Hits: 10
Topik ini merupakan hal yang sering ditanyakan oleh berbagai pihak. Banyak yang menyebutkan bahwa valuasi perusahaan startup itu “ajaib”. Bagaimana mungkin startup yang merugi besar memiliki valuasi yang gila-gilaan? Pada tulisan ini saya mencoba untuk menjabarkan hal-hal yang biasanya digunakan dalam menghitung valuasi startup, serta bagaimana hal tersebut memiliki dasar yang sama dengan menghitung valuasi perusahaan pada umumnya.
Apa itu startup?
Banyak pihak mendefinisikan startup, namun satu definisi yang saya cukup sukai adalah bisnis yang mencoba memecahkan suatu problem dengan solusi yang belum terbukti keberhasilan/skalabilitasnya. Belum berhasil atau belum scalable di sini dapat bermakna belum digunakan oleh banyak pihak (early/seed stage) atau sudah mulai digunakan oleh banyak pihak namun belum sustainable secara bisnis (growth stage).
Baik early/seed maupun growth stage, pada umumnya startup tersebut belum memperoleh keuntungan. Beberapa di antaranya sudah memperoleh pendapatan namun belum sampai memperoleh keuntungan.
Lantas mengapa investor mau mendanai startup yang masih merugi? Jawabannya adalah prospek masa depan, yakni investor menganalisis bahwa startup tersebut akan berkembang dari sisi ukuran maupun pendapatan sehingga di kemudian hari startup tersebut akan menjadi perusahaan besar — dan menguntungkan.

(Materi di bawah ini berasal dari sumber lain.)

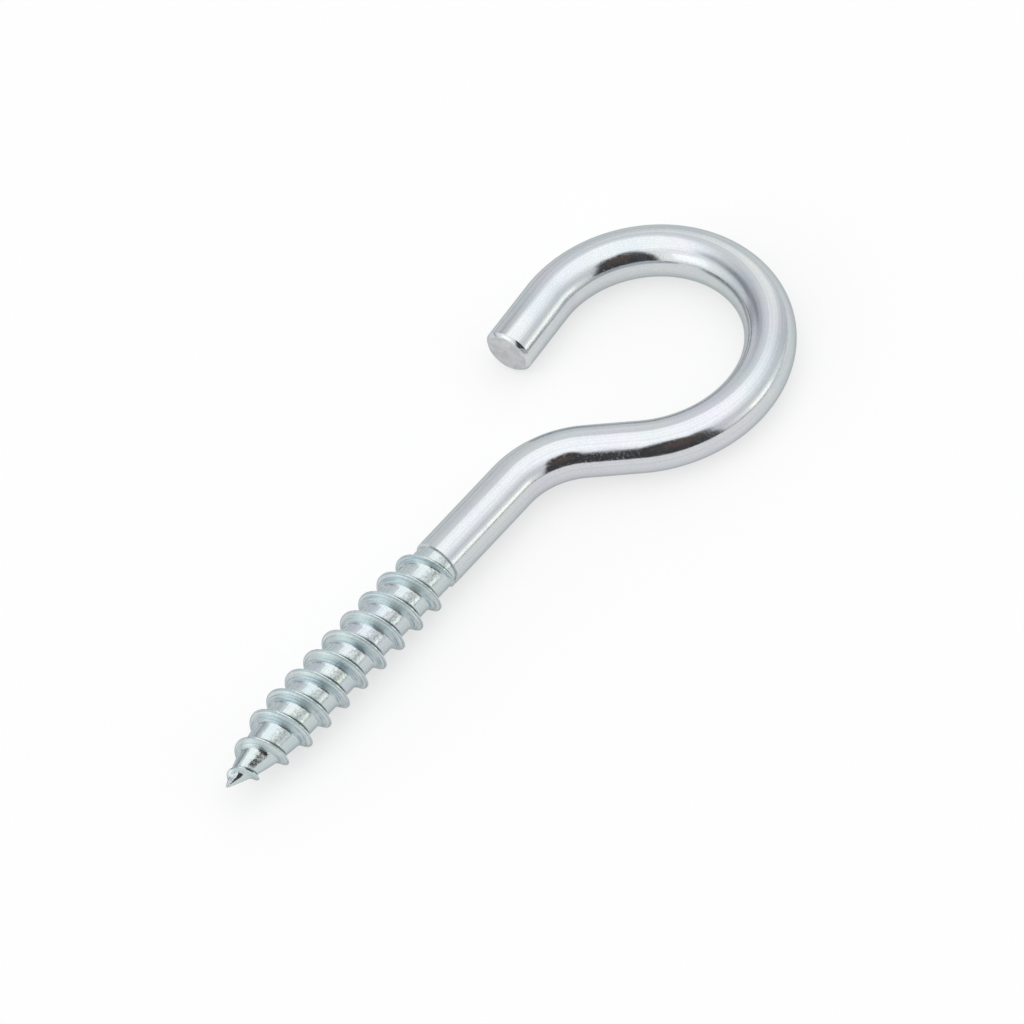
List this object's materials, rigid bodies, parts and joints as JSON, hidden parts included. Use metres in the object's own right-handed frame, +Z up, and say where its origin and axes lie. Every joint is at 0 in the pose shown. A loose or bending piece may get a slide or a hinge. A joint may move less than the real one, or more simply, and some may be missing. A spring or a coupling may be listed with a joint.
{
  "type": "screw hook",
  "caption": "Open-eye screw hook bent from one zinc-plated wire, with a pointed wood-screw thread at one end and an open round eye at the other.",
  "frame": {"origin": "on the ground, under the middle of the hook's box as it lies on its side", "axes": "+X along the screw from its point towards the eye, +Z up, +Y towards the open mouth of the eye"},
  "size_m": [0.1004, 0.0376, 0.0084],
  "materials": {
    "zinc_plate": "bright blue-passivated zinc plate over drawn steel wire, glossy with fine drawing lines"
  },
  "bodies": {
    "root": {"screw_hook": "zinc_plate"}
  },
  "joints": []
}
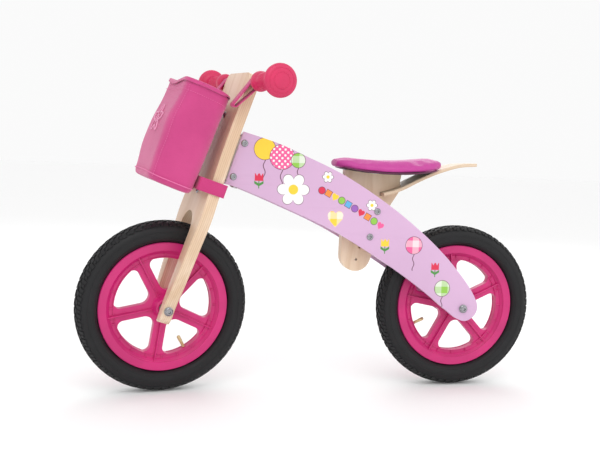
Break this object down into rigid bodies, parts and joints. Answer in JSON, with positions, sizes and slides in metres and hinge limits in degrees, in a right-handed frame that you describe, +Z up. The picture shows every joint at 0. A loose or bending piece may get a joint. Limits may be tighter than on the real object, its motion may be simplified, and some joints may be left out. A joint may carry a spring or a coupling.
{
  "type": "balance bike",
  "caption": "Child's wooden balance bike: wheel fork cut from one board, two arched side plates, spoked wheels, padded saddle and a soft bag on the fork.",
  "frame": {"origin": "on the ground, under the middle of the bike's bounding box", "axes": "+X towards the rear wheel, +Y to the rider's right, +Z up"},
  "size_m": [0.8522, 0.3924, 0.5847],
  "materials": {
    "painted_wood": "pink lilac paint with small printed motifs",
    "bare_plywood": "clear satin lacquer",
    "steel": "zinc plated, satin",
    "bush_plastic": "black nylon",
    "wheel_plastic": "magenta moulded plastic",
    "tyre_rubber": "black rubber, fine block tread",
    "tube_rubber": "thin black rubber",
    "valve_brass": "plain",
    "grip_rubber": "soft magenta rubber",
    "saddle_cover": "padded magenta imitation leather",
    "saddle_shell": "black",
    "bag_cloth": "pink woven cloth"
  },
  "bodies": {
    "frame": {"side_plate_left": "painted_wood", "side_plate_right": "painted_wood", "head_block": "bare_plywood", "steering_bush_lower": "bush_plastic", "steering_bush_upper": "bush_plastic", "head_bolt_lower": "steel", "head_bolt_lower_nut": "steel", "head_bolt_upper": "steel", "head_bolt_upper_nut": "steel", "seat_board": "bare_plywood", "seat_spacer_left": "bare_plywood", "seat_spacer_right": "bare_plywood", "seat_bolt_upper": "steel", "seat_bolt_upper_nut": "steel", "seat_bolt_lower": "steel", "seat_bolt_lower_nut": "steel", "saddle_base": "saddle_shell", "saddle_pad": "saddle_cover", "saddle_screw_front": "steel", "saddle_screw_rear": "steel", "tail_strip": "bare_plywood", "rear_axle": "steel", "rear_axle_nut_left": "steel", "rear_axle_nut_right": "steel"},
    "steering": {"fork_board": "bare_plywood", "steering_bracket_lower": "steel", "steering_bracket_upper": "steel", "bracket_bolt_lower": "steel", "bracket_bolt_lower_nut": "steel", "bracket_bolt_upper": "steel", "bracket_bolt_upper_nut": "steel", "steering_pin": "steel", "steering_pin_nut": "steel", "handlebar": "steel", "grip_left": "grip_rubber", "grip_right": "grip_rubber", "bag": "bag_cloth", "bag_strap_left": "bag_cloth", "bag_strap_right": "bag_cloth", "bag_strap_lower": "bag_cloth", "front_axle": "steel", "front_axle_nut_left": "steel", "front_axle_nut_right": "steel"},
    "bag_flap": {"bag_flap": "bag_cloth"},
    "front_wheel": {"front_rim": "wheel_plastic", "front_tyre": "tyre_rubber", "front_tube": "tube_rubber", "front_valve": "valve_brass", "front_bearing_left": "steel", "front_bearing_right": "steel"},
    "rear_wheel": {"rear_rim": "wheel_plastic", "rear_tyre": "tyre_rubber", "rear_tube": "tube_rubber", "rear_valve": "valve_brass", "rear_bearing_left": "steel", "rear_bearing_right": "steel"}
  },
  "joints": [
    {"name": "steer", "type": "hinge", "parent": "frame", "child": "steering", "pos_m": [-0.22925, 0.0086, 0.13655], "axis": [0.309, 0, 0.9511], "range_deg": [-29.9, 10.1]},
    {"name": "bag_flap_open", "type": "hinge", "parent": "steering", "child": "bag_flap", "pos_m": [-0.18447, -0.00455, 0.51819], "axis": [-0.1635, 0.9851, 0.0531], "range_deg": [0, 90]},
    {"name": "front_wheel_spin", "type": "hinge", "parent": "steering", "child": "front_wheel", "pos_m": [-0.27609, 0, 0.15177], "axis": [-0.1635, 0.9851, 0.0531], "continuous": true},
    {"name": "rear_wheel_spin", "type": "hinge", "parent": "frame", "child": "rear_wheel", "pos_m": [0.2742, 0.0086, 0.152], "axis": [0, 1, 0], "continuous": true}
  ]
}
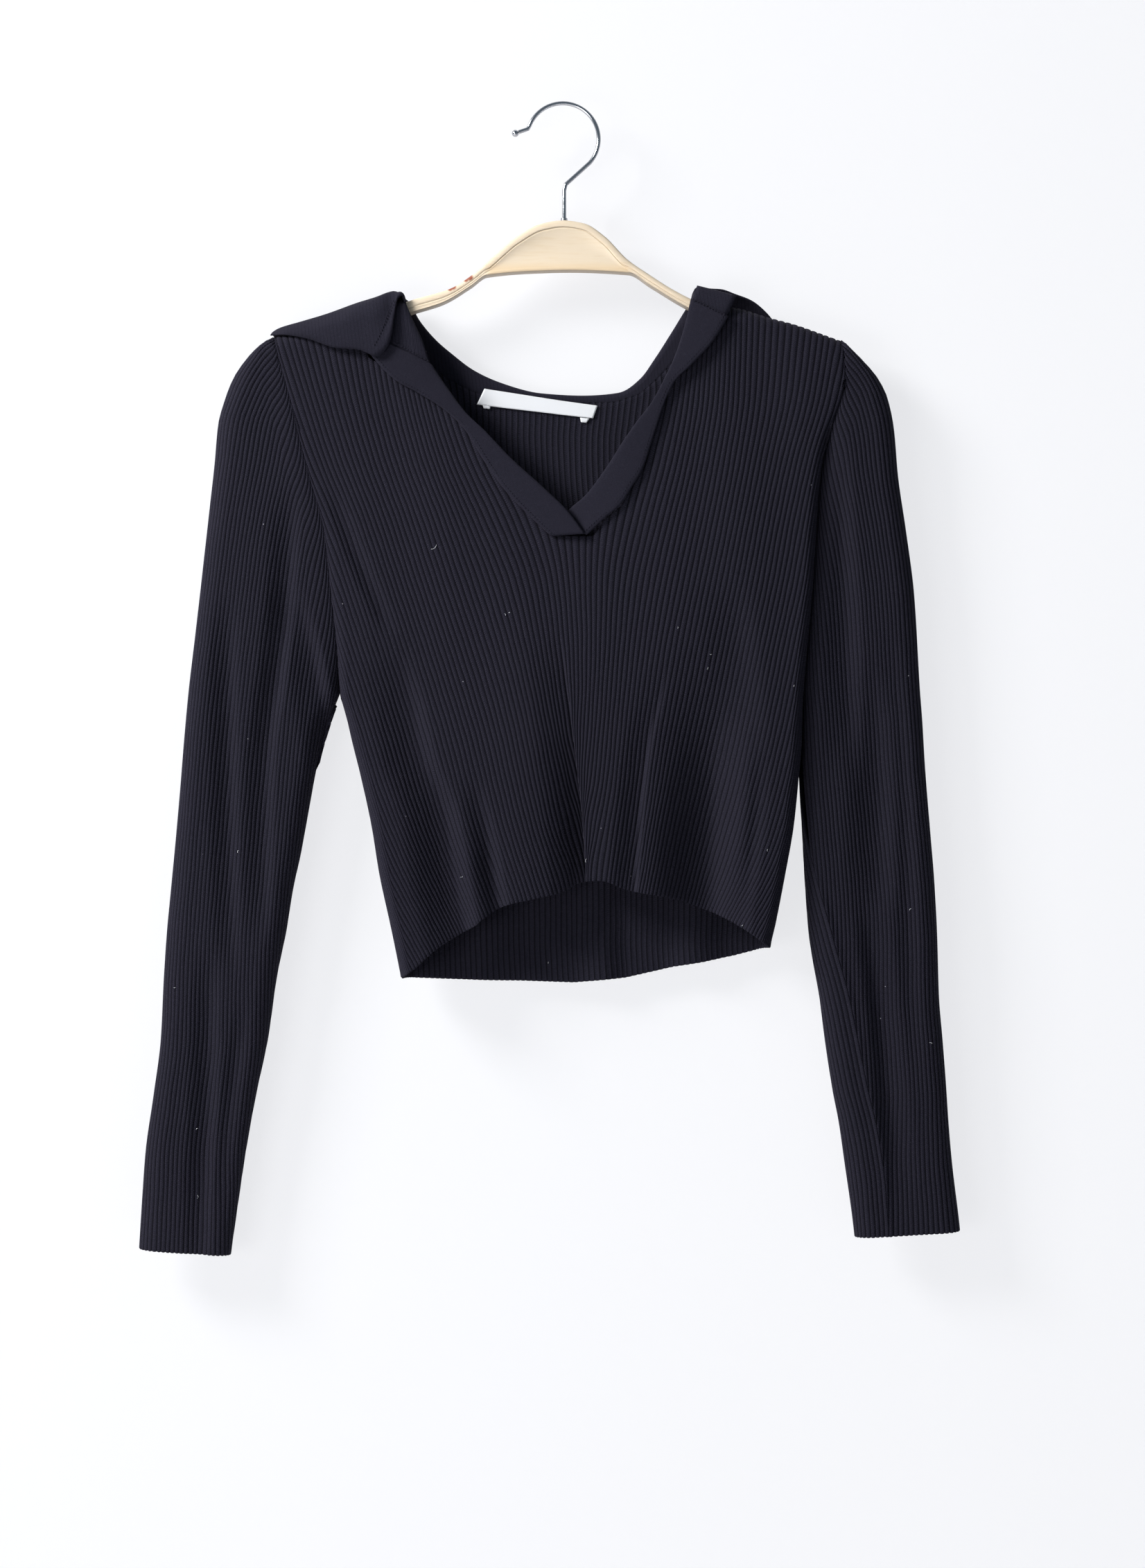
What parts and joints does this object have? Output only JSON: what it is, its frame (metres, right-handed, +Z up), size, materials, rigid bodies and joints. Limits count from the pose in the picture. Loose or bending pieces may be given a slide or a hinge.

Hal ini digambarkan dengan grafik yang disebut kurva J yang nampak seperti di bawah.
Kurva J
Kurva ini menggambarkan posisi keuangan/kas perusahaan relatif dari titik awal sebelum perusahaan tersebut berdiri. Di awal (titik X), startup berada di bawah titik nol karena startup mengeluarkan modal awal untuk membangun perusahaan. Selanjutnya (antara titik X dan titik Y), startup mulai berjalan namun belum menghasilkan penghasilan. Dengan demikian, keuangan perusahaan akan terus berkurang/turun.
Pada akhirnya, startup mencapai BEP di titik Y, sehingga keuangan perusahaan tidak turun lagi. Jika setelah itu startup mencapai keuntungan, maka keuangan perusahaan akan naik dari titik Y. Titik Y ini dapat dianggap sebagai total investasi sebenarnya yang dibutuhkan oleh startup tersebut.
Apabila ini terus berlanjut, maka keuangan perusahaan akan terus naik hingga di atas titik nol (titik Z), dan setelah itu, keuangan akan perusahaan tumbuh secara eksponensial.
Tentu saja, kurva di atas adalah gambaran secara ideal. Pada kenyataannya, kondisi startup berbeda-beda. Ada yang berhasil mencapai kondisi seperti di atas, ada juga yang gagal (tidak berhasil naik dari titik Y). Keberhasilan suatu startup terletak pada kemampuannya untuk memperoleh keuntungan (naik dari titik Y) namun tetap tumbuh pesat secara ukuran.
Matriks untuk menghitung valuasi startup
Karena kondisi merugi, tentu sulit mengukur valuasi perusahaan berdasarkan laba/rugi (disebut dengan istilah price earning ratio atau PER). Oleh karena itu, biasanya investor akan menilai dari top line startup, yakni Gross Merchandise Value (GMV) atau nilai total transaksi.
Sebagai contoh, pada startup e-commerce, GMV menandakan jumlah transaksi melalui sistem pembayaran startup tersebut. Sementara itu, pada startup transportasi online, GMV menandakan total nilai tumpangan (ride) melalui startup tersebut.
Berapa faktor pengali (multiple) yang digunakan untuk menghitung valuasi berdasarkan GMV? Hal ini akan sangat beragam berdasarkan beberapa faktor di antaranya:
– Industri (semakin besar potensi industri, semakin besar multiple)
– Pertumbuhan (semakin cepat pertumbuhan startup tersebut, semakin besar multiple)
Kaitan dengan perusahaan tradisional
Nah, bagaimana kaitan antara valuasi startup berdasarkan GMV dengan valuasi perusahaan pada umumnya? Jawabannya terletak pada IRR/ROI yang diharapkan oleh investor. Meskipun saat ini startup belum memperoleh keuntungan, namun investor berharap di masa yang akan datang startup akan untung sehingga menghasilkan return bagi investor.